Twenty-five years after the Ipperwash crisis, writer and social activist Heather Menzies showed up in Nishnaabe territory in Southwestern Ontario, near where her forebears settled, hoping to meet her would-be treaty kin. She was invited to help document the broken-treaty story behind the crisis, as remembered by Nishnaabe Elders and other community members involved in reclaiming their homeland at Stoney Point. But she soon realized that even the most sincere intentions can be steeped in a colonial mindset that hinders understanding, reconciliation, and healing.

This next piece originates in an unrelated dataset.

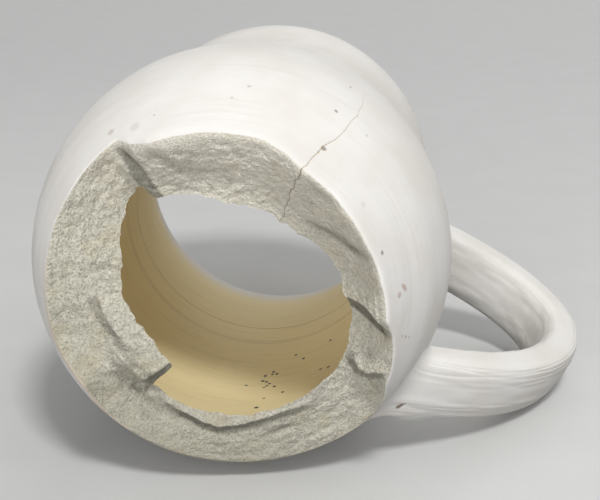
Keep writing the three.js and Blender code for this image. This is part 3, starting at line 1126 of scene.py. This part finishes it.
def linear(colour: str) -> tuple[float, float, float, float]:
    """Turns an sRGB hex colour into the linear colour that a shader takes."""
    channels = [int(colour[k : k + 2], 16) / 255.0 for k in (1, 3, 5)]
    return (*(c / 12.92 if c <= 0.04045 else ((c + 0.055) / 1.055) ** 2.4 for c in channels), 1.0)


def add_node(
    tree: bpy.types.NodeTree,
    kind: str,
    inputs: dict | tuple = (),
    stops: tuple[tuple[float, str], ...] = (),
    **settings: object,
) -> bpy.types.Node:
    """Adds a node with its settings and links.

    Args:
        tree: The tree that gets it.
        kind: Blender's name of the node type.
        inputs: Values or sockets for its inputs, in their order, or by name or number.
        stops: Positions and sRGB hex colours, where it is a colour ramp.
        **settings: The node's own properties.

    Returns:
        The new node.
    """
    node = tree.nodes.new(kind)
    for title, value in settings.items():
        setattr(node, title, value)
    for key, value in inputs.items() if isinstance(inputs, dict) else enumerate(inputs):
        if isinstance(value, bpy.types.NodeSocket):
            tree.links.new(value, node.inputs[key])
        else:
            node.inputs[key].default_value = value
    for place, (position, colour) in enumerate(stops):
        elements = node.color_ramp.elements
        element = elements[place] if place < len(elements) else elements.new(position)
        element.position = position
        element.color = linear(colour)
    return node


def start_material(name: str) -> tuple[bpy.types.Material, bpy.types.NodeTree, bpy.types.Node]:
    """Makes a material with a plain shader.

    Args:
        name: The material's name.

    Returns:
        The material, its tree and its shader.
    """
    material = bpy.data.materials.new(name)
    material.use_nodes = True
    return material, material.node_tree, material.node_tree.nodes["Principled BSDF"]


def spots(tree: bpy.types.NodeTree, place: bpy.types.NodeSocket, marks: Rows) -> bpy.types.NodeSocket:
    """Marks small round spots.

    Args:
        tree: The material's tree.
        place: Upright coordinates of the surface, in metres.
        marks: Angle, radius from the axis, height, size and strength of each spot.

    Returns:
        A value that is each spot's strength up to its core's edge and 0 outside all of them.
    """
    total = None
    for angle, radius, height, size, strength in marks:
        centre = upright(np.array(angle), np.array(radius), np.array(height)) * MM
        gap = add_node(tree, "ShaderNodeVectorMath", (place, centre.tolist()), operation="DISTANCE")
        reach = (gap.outputs["Value"], SPOT_CORE * size * MM, size * MM, strength, 0.0)
        near = add_node(tree, "ShaderNodeMapRange", reach).outputs["Result"]
        if total is None:
            total = near
        else:
            total = add_node(tree, "ShaderNodeMath", (total, near), operation="MAXIMUM").outputs[0]
    return total


# White stoneware, thrown, sponged smooth and bisque fired without a glaze. The eye gets a chalky,
# even white with hardly any shine, faint lines where the sponge and the wheel's grit dragged, and
# pits and brown specks burnt out of the clay. The sponge's lines are about 0.3 mm apart and are
# drawn at 0.9 mm, which is as fine as shows from the camera's place.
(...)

In this thoughtful, sensitive, nuanced account, Heather Menzies shares her own decolonizing journey. Her story shows how a settler, through respectful listening, can learn what being in a treaty relationship might mean, and what changes – personal and institutional – are needed to embrace genuine reconciliation.
About the author
Heather Menzies is an award-winning writer and scholar and the author of nine books, including Whose Brave New World? and No Time. She has been awarded an honourary doctorate and the Order of Canada for her "contributions to public discourse." A mother and grandmother, a gardener and social-justice activist, Heather regularly contributes to journals and newspapers, and is in high demand as a speaker, offering a thoughtful critique of our disintegrating social fabric.
Editorial Reviews
"It is a book with important lessons for anyone living on stolen native land and wanting to advance the difficult work of reconciliation. While some readers may object to Menzies tone, finding it a shade too earnest, even bordering on twee, many other readers, including this reviewer, will be moved by the author’s honesty and eloquence."